Reversed and remanded for a new trial.

*391Kavanagh, Fitzgerald, Ryan, and Blair Moody, Jr., JJ., concurred with Levin, J.

"A person who shall carry a dagger, dirk, stiletto, or other dangerous weapon except hunting knives adapted and carried as such, concealed on or about his person, or whether concealed or otherwise in any vehicle operated or occupied by him, except in his dwelling house or place of business or on other land possessed by him; and a person who shall carry a pistol concealed on or about his person, or, whether concealed or otherwise, in a vehicle operated or occupied by him, except in his dwelling house or place of business or on other land possessed by him, without a license to carry the pistol as provided by law or if licensed, carrying in a place or manner inconsistent with any restrictions upon such license, shall be guilty of a felony, punishable by imprisonment in the state prison for not more than 5 years, or by fine of not more than $2,500.” MCL 750.227; MSA 28.424.

Id.

The people cite Michigan decisions to support their contention that instructions on the element of “carrying” or participation in the act of carrying are not required. Some have dealt with the legal sufficiency of evidence necessary to convict, People v Moceri, 294 Mich 483; 293 NW 727 (1940); People v Little, 58 Mich App 12; 226 NW2d 735 (1975), others with instructional omissions unrelated to those at issue, People v Henderson, 45 Mich App 511; 206 NW2d 771 (1973), aff'd 391 Mich 612; 218 NW2d 2 (1974). None provide guidance in the present case.

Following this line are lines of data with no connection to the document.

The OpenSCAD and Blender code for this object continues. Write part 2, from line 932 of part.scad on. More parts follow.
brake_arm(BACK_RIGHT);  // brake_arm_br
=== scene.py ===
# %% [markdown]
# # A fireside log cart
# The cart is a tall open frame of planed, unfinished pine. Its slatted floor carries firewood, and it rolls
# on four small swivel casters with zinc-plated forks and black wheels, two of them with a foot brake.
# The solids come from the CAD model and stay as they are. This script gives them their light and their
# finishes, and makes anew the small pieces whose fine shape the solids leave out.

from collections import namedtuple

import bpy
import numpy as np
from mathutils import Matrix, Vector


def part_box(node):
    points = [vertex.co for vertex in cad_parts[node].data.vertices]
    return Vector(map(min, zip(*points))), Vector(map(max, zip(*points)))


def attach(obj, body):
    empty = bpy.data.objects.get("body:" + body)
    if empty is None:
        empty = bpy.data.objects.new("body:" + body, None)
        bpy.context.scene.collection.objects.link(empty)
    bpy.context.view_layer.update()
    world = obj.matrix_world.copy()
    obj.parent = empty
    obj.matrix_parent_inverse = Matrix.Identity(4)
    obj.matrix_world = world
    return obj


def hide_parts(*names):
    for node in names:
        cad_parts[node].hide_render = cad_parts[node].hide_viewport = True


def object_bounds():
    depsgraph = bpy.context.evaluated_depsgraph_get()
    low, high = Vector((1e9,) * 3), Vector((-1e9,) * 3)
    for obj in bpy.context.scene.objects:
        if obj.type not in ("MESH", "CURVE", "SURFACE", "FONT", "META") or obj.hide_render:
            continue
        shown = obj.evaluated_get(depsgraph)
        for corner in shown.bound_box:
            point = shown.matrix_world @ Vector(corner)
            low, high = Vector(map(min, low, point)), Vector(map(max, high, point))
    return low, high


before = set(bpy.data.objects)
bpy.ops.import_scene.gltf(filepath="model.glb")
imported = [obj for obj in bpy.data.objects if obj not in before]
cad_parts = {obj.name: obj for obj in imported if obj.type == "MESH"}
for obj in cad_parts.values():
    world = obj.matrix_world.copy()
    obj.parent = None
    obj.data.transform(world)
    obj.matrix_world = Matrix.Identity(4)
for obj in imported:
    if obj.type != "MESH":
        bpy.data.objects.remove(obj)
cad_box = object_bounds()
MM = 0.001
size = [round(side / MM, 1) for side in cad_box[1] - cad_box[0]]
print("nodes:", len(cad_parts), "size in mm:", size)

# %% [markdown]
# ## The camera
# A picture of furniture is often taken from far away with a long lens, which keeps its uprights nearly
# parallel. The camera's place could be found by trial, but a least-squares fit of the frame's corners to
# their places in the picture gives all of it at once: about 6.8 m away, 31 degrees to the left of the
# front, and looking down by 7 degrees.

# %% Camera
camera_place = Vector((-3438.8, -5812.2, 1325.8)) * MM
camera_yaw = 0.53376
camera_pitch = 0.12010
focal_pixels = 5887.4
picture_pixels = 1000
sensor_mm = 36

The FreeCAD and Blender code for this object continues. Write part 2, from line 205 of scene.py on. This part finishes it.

See People v Germaine, 234 Mich 623, 627; 208 NW 705, 706 (1926): "Felonious possession of intoxicating liquor involves more than mere knowledge that the owner and driver of an automobile in which one is riding by invitation has liquor in the car.” Cf. People v Burrel, 253 Mich 321; 235 NW 170 (1931).

Cf. Morissette v United States, 342 US 246; 72 S Ct 240; 96 L Ed 288 (1952).

See People v Liggett, 378 Mich 706, 714; 148 NW2d 784 (1967); People v MacPherson, 323 Mich 438; 35 NW2d 376 (1949); People v Kanar, 314 Mich 242, 254; 22 NW2d 359 (1946).

See People v Rios, 386 Mich 172; 191 NW2d 297 (1971).

See People v Schwitzke, 316 Mich 182, 184; 25 NW2d 160 (1946).

It is accepted, in jurisdictions other than Michigan, that reading the information or statute does not alone make for an adequate instruction on the elements of an offense, and that the adequacy of the instruction depends on the charge as a whole. See United States v Harris, 346 F2d 182, 184 (CA 4, 1965); United States v Hernandez, 290 F2d 86 (CA 2, 1961) (failure to go beyond general language of *389statute and define or explain meaning of "possession” was reversible error); People v Henderson, 25 Cal App 3d 371; 101 Cal Rptr 129 (1972); State v Kimbrough, 109 NJ Super 57; 262 A2d 232 (1970) (failure to instruct regarding distinction between passenger and driver with respect to meaning of possession of stolen article is reversible error); People v Zurita, 76 AD2d 871; 428 NYS2d 495 (1980).

For an expression of doubt that a general instruction can ever cure a misleading specific one where there is no rhetorical inconsistency between the two, see Sandstrom v Montana, 442 US 510, 518, fn 7; 99 S Ct 2450; 61 L Ed 2d 39 (1979).

Other jurisdictions have dealt with what it means to carry a weapon in a motor vehicle. See, generally, Anno: Offense of carrying concealed weapon as affected by manner of carrying or place of concealment, 43 ALR2d 492.

The case law indicates that the concepts of “carrying” and "possession” have much in common. See State v Benevides, 425 A2d 77 (RI, 1981), which states that a defendant carries a weapon when he exercises some element of intentional control or dominion over it. Most jurisdictions have held that this control need not amount to "actual possession” but that it encompasses "constructive possession” of the forbidden instrument as well. See Brown v United States, 58 US App DC 311; 30 F2d 474 (1929).

Hard and fast rules regarding what circumstantial evidence is sufficient to sustain a conviction of carrying a weapon in a motor vehicle have not evolved. The decisions have, however, emphasized the relevancy of the following factors either alone or in combination: (1) the accessibility or proximity of the weapon to the person of the defendant, (2) defendant’s awareness that the weapon was in the motor vehicle, (3) defendant’s possession of items that connect him to the weapon, such as ammunition, (4) defendant’s ownership or operation of the vehicle, and (5) the length of time during which defendant drove or occupied the vehicle. See State v Miller, 238 Or 411; 395 P2d 159 (1964); Commonwealth v Whitman, 199 Pa Super 631; 186 A2d 632 (1963); People v Davis, 157 Cal App 2d 33; 320 P2d 88 (1958); Waterstaat v United States, 252 A2d 507 (DC App, 1969); Commonwealth v Collins, 81 Mass App 624; 417 NE2d 994 (1981).

We do not wish to be understood, by reference to the foregoing factors, as expressing any view with regard to their relevancy or importance.